The eighth grade teachers were furious because they had done a lot of work placing these kids, holding meetings to best group them, examining tests across the board, and so on. They had done a typically bang-up job. ( We HS teachers were rarely surprised by an out-of-place student. Year after year, we knew what we were getting and the kids knew they were going into classes they were ready for. The parents knew the placements were good -- this was a small town and everyone had an older sibling who had Mrs. W., etc.) The MS teachers told the kids their classes for next year, everything was A-ok.

The kids showed up at HS in August and found they were STEPped. Lines of students formed at guidance trying to change schedules. They were all refused. Parents were told of the new plan, which mollified them somewhat. They thought their kids were really going to do better.

What really happened was that one math teacher had all of the freshmen classes and had lowered the expectations across the board. Hand in homework and be nice were the two primary criteria for passing. College prep algebra was reduced to the level of an introductory algebra; intro algebra had some algebra in it but not much. The school-wide algebra tests and exams were used but the scoring was wildly curved. (Sort of like the NY regents: 30 out of 95 was a typical passing score.) Grades went "up". Parents were happy.

Then these kids moved into 10th grade. Almost all of them did poorly. Their new teachers were accused of making the classes too difficult and of not teaching properly. We were told that maybe we should change to block scheduling (what?) or perhaps an integrated math program. We were told to "individualize your classes. Take each child from wherever she or he is and help them make improvement. We are not standardized here." It didn't matter if the kid didn't really know much algebra 1 because his next teacher was supposed to start where he was and build.

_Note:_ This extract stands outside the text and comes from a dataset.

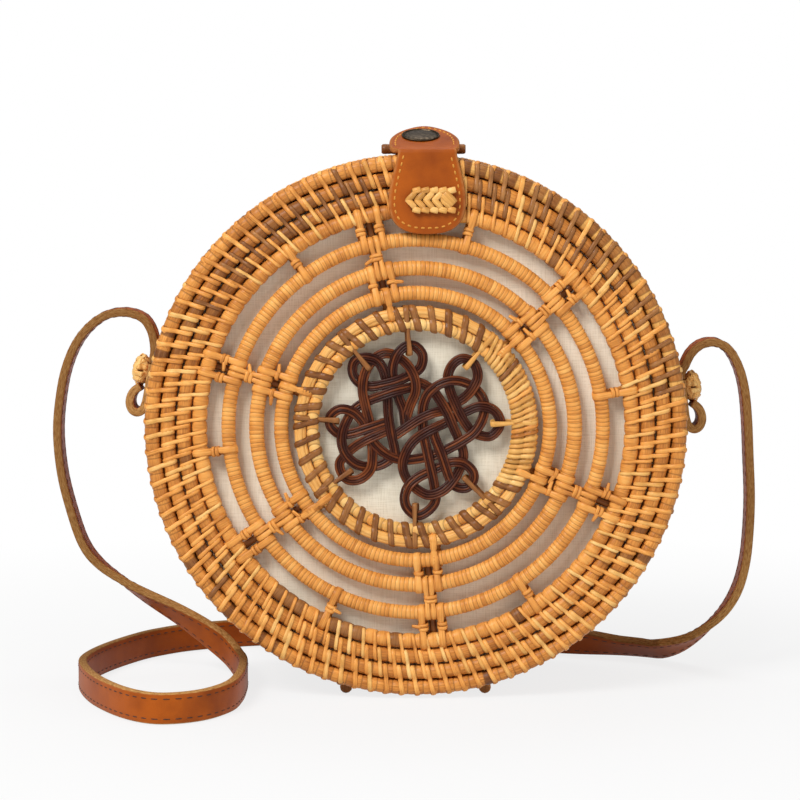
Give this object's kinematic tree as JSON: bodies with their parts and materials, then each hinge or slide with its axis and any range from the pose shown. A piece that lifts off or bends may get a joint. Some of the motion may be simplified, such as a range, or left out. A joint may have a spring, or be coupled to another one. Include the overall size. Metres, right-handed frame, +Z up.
{
  "type": "rattan bag",
  "caption": "Round hard shoulder bag of coiled rattan, with an openwork knotted face, hinged halves, a leather snap flap and a leather strap",
  "frame": {"origin": "On the floor under the middle of the bag, strap left out: x = 0 and y = 0 at the middle of its width and depth, z = 0 at the runner feet.", "axes": "+Z up. The openwork face looks along -Y and the closed coiled back along +Y. +X is to the right as seen from the front."},
  "size_m": [0.2696, 0.1567, 0.2116],
  "materials": {
    "rattan_honey": "smoked honey cane, satin",
    "rattan_dark": "dark red-brown cane, polished",
    "rattan_straw": "pale straw cane, satin",
    "canvas": "off-white plain weave",
    "leather": "tan, smooth, stitched",
    "bronze": "antiqued dark bronze"
  },
  "bodies": {
    "back_half": {"back_shell": "rattan_honey", "back_lining": "canvas", "closure_tab_back": "leather", "clasp_bar": "rattan_dark", "snap_stud": "bronze", "hinge_lashing_left": "rattan_honey", "hinge_lashing_right": "rattan_honey", "strap_knob_left": "rattan_straw", "strap_knob_right": "rattan_straw", "strap_end_loop_left": "leather", "strap_end_loop_right": "leather", "strap": "leather", "foot_back_left": "rattan_honey", "foot_back_right": "rattan_honey"},
    "front_half": {"front_shell": "rattan_honey", "ring_outer": "rattan_honey", "ring_middle": "rattan_honey", "ring_inner": "rattan_honey", "centre_hoop": "rattan_straw", "spoke_lashing_1": "rattan_honey", "spoke_lashing_2": "rattan_honey", "spoke_lashing_3": "rattan_honey", "spoke_lashing_4": "rattan_honey", "spoke_lashing_5": "rattan_honey", "spoke_lashing_6": "rattan_honey", "rim_tie_1": "rattan_honey", "rim_tie_2": "rattan_honey", "rim_tie_3": "rattan_honey", "rim_tie_4": "rattan_honey", "rim_tie_5": "rattan_honey", "rim_tie_6": "rattan_honey", "knot_ornament": "rattan_dark", "knot_tie_1": "rattan_dark", "knot_tie_2": "rattan_straw", "knot_tie_3": "rattan_straw", "knot_tie_4": "rattan_dark", "knot_tie_5": "rattan_dark", "knot_tie_6": "rattan_dark", "knot_tie_7": "rattan_dark", "knot_tie_8": "rattan_dark", "front_lining": "canvas", "closure_tab_front": "leather", "closure_braid": "rattan_straw", "foot_front_left": "rattan_honey", "foot_front_right": "rattan_honey"},
    "closure_flap": {"closure_flap": "leather", "snap_cap": "bronze", "snap_socket": "bronze"}
  },
  "joints": [
    {"name": "front_opening", "type": "hinge", "parent": "back_half", "child": "front_half", "pos_m": [0, -0.00305, 0.0039], "axis": [1, 0, 0], "range_deg": [0, 60], "deforming": ["strap"]},
    {"name": "flap_lift", "type": "hinge", "parent": "front_half", "child": "closure_flap", "pos_m": [0.0032, -0.0413, 0.20207], "axis": [1, 0, 0], "range_deg": [0, 110]}
  ]
}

There were kids in Geometry who had never dealt with square roots except by punching a calculator. Algebra II kids who didn't know how to factor. Algebra I kids who couldn't reduce a simple fraction. We'd had all these problems before, of course, but never in these numbers.

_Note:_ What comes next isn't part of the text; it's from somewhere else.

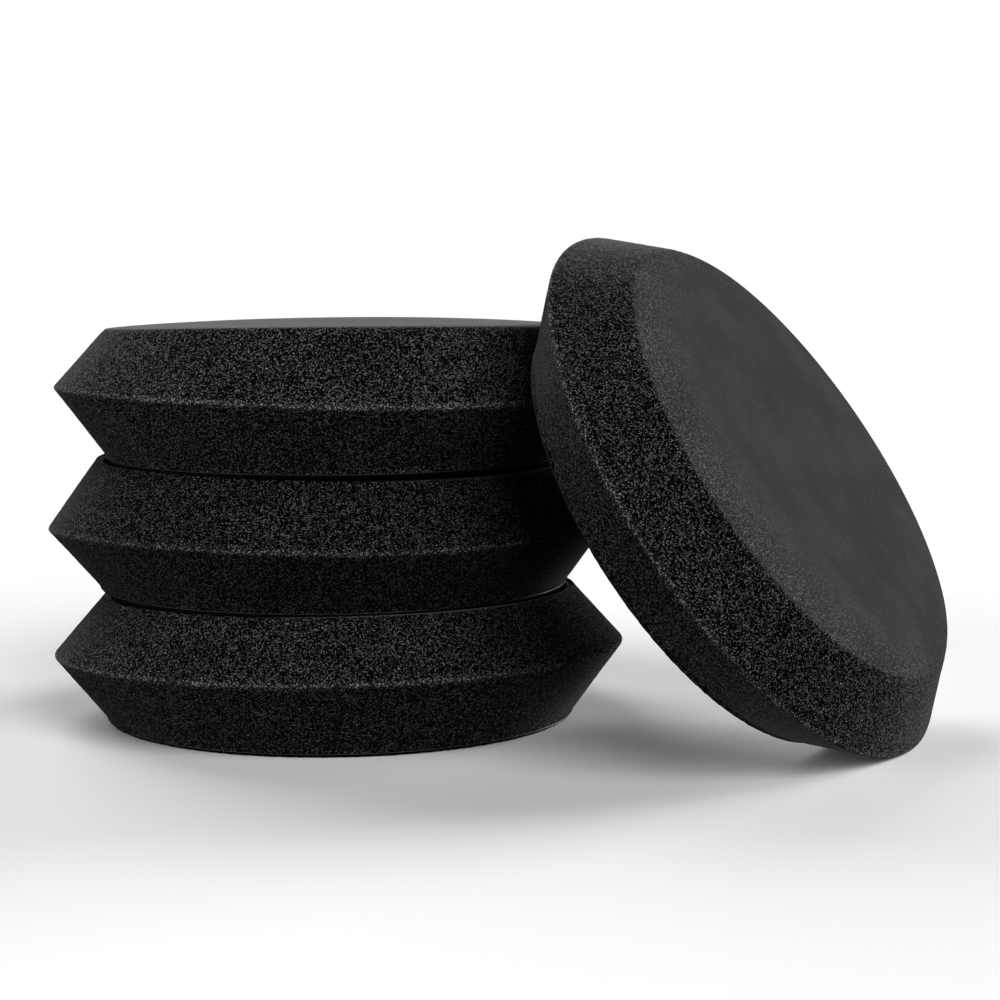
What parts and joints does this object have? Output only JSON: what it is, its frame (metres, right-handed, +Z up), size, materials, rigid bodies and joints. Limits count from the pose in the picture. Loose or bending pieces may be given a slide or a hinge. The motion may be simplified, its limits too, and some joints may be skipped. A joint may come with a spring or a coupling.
{
  "type": "polishing pad set",
  "caption": "Set of round black foam polishing pads with double-bevelled rims and hook-and-loop backings, stacked, with a further pad leaning on the stack.",
  "frame": {"origin": "centre of the bottom pad's underside, on the surface that the set stands on", "axes": "+Z up along the bottom pad's axis; +X from the stack towards the side where the fourth pad leans; +Y away from the side that the leaning pad's working face is turned to"},
  "size_m": [0.2328, 0.1905, 0.1253],
  "materials": {
    "foam": "matte",
    "bond_film": "satin",
    "loop_fabric": "matte"
  },
  "bodies": {
    "bottom_pad": {"bottom_pad_foam": "foam", "bottom_pad_bond_film": "bond_film", "bottom_pad_loop_backing": "loop_fabric"},
    "middle_pad": {"middle_pad_foam": "foam", "middle_pad_bond_film": "bond_film", "middle_pad_loop_backing": "loop_fabric"},
    "top_pad": {"top_pad_foam": "foam", "top_pad_bond_film": "bond_film", "top_pad_loop_backing": "loop_fabric"},
    "leaning_pad": {"leaning_pad_foam": "foam", "leaning_pad_bond_film": "bond_film", "leaning_pad_loop_backing": "loop_fabric"}
  },
  "joints": [
    {"name": "middle_pad_lift", "type": "slide", "parent": "bottom_pad", "child": "middle_pad", "axis": [-0.5486, 0.2494, 0.798], "range_m": [0, 0.1]},
    {"name": "top_pad_lift", "type": "slide", "parent": "middle_pad", "child": "top_pad", "axis": [-0.5486, 0.2494, 0.798], "range_m": [0, 0.1]},
    {"name": "leaning_pad_lift", "type": "slide", "parent": "bottom_pad", "child": "leaning_pad", "axis": [0.7478, -0.3647, 0.5548], "range_m": [0, 0.1]}
  ]
}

Kids and parents were also not happy. "I had an A last year, now I'm getting a D" was the most common complaint. A few admitted that "Mr. C. didn't teach us much." "We never did 'graphing lines' or word problems. We went outside and calculated the slope of a mountain we were walking up. Actually, T. held up a protractor and we all used that number. We wrote about it in our journals." Notice that slope was 22 degrees, not (y2-y1)/(x2-x1). This was totally new to most. Not like the usual "Oh, I remember" but more of a "Huh? We never did that."

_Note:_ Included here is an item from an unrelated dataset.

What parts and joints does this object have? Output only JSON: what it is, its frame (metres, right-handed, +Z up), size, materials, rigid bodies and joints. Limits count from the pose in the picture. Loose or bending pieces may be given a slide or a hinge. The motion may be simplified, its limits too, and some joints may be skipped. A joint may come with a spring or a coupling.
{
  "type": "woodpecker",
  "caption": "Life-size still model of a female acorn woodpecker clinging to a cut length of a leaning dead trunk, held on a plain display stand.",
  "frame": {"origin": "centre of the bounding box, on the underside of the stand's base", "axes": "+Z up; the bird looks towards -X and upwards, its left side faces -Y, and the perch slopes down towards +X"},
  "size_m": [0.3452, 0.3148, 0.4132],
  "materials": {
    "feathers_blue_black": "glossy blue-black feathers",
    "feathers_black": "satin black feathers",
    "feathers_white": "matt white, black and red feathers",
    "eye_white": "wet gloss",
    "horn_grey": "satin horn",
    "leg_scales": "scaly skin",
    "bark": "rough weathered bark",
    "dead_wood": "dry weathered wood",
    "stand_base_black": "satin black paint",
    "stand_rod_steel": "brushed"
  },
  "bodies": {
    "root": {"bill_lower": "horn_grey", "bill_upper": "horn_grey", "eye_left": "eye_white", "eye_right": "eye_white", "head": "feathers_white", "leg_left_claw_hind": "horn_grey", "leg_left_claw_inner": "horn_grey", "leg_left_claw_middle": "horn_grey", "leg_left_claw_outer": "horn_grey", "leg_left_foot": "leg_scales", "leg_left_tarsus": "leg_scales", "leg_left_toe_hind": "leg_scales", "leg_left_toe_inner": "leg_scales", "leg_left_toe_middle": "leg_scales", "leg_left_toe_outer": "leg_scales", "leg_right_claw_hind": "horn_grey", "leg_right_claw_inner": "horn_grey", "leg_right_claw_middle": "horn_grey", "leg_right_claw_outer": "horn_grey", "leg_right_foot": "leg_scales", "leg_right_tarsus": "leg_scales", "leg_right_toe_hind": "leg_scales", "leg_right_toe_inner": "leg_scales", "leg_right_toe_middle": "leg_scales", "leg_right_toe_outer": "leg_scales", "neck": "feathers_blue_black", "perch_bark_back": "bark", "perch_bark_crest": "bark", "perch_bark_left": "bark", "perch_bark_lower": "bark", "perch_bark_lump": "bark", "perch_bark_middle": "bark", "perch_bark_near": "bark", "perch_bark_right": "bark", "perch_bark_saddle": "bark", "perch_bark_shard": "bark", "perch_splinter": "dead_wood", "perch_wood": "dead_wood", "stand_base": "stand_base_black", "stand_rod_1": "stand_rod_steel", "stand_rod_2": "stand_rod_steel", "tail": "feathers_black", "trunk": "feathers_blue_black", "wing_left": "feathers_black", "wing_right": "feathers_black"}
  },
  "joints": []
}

What data was used to see if the program worked? "The freshmen's grades this year were higher than last year's so it must be a good change. Their grades went down as sophomores so the other math teachers did a bad job."

Don't you just love education? Where else can a perfect storm of incompetence screw up so many kids?

Just to wrap up, a look at the cast of characters:

The principal who thought that all students could have finished Geometry by the end of the ninth grade and that 50% of the students could therefore take calculus as seniors. The principal who couldn't average 100 and 92 without a calculator.

The freshmen math teacher who is the head of the union and had been installed as department chair by that principal because he agreed with her. He's not allowed to teach Geometry, Pre-Calculus, or Calculus because the State says he doesn't have the credentials or ability. We didn't even like him teaching Algebra II because he did such a terrible job. Kids with math talent hated getting placed in his class.

The curriculum coordinator (a math phobe) who quit to become a principal at another school. This man felt that all kids can succeed in any course if the teacher individualizes the class. Apparently, when you put a "B" in algebra on a transcript, colleges magically know that you individualized the class at a basic math level.

The guidance counselor who had to quit because she needed to renew her credentials, which required that she pass the Praxis I math test. She couldn't. (You know the one: Which of the following is equal to a quarter of a million? (A) 40,000 (B) 250,000 (C) 2,500,000 (D) 1/4, 000, 000 (E) 4/1, 000, 000 ). The other two guidance counselors also left for better jobs where they didn't have to defend decisions they didn't make or agree with.

The other 5 math teachers: 3 quit, listing politics and bad administration as reasons. They're teaching at nearby schools. The remaining two stayed for other reasons, but were "this close" to quitting anyway.

How about that?


  1. A variation on a theme.

    I go with the state, for releasing data that was poorly understood, but that created expectations of some kind of ill-defined improvement.

    You just wrote this? What timing.

  2. On closer look, I can't blame the state. The principal probably got this through High Schools on the Move, pushed by our State DOE, but this is from The Education Trust.

    Title: Improving Achievement in High Schools and Beyond.ppt by Kati Haycock.

    I did just write this but the story comes from two years ago. I am one of the math teachers who moved on to another school ... same length of commute, fewer students, $5000 raise. Go figure.

    It's too bad, really. I liked those kids and at least 50% of the faculty. I would probably still be there if the politics and policies weren't so pervasive and counter-productive.

  3. Same thing is happening in the school I teach in.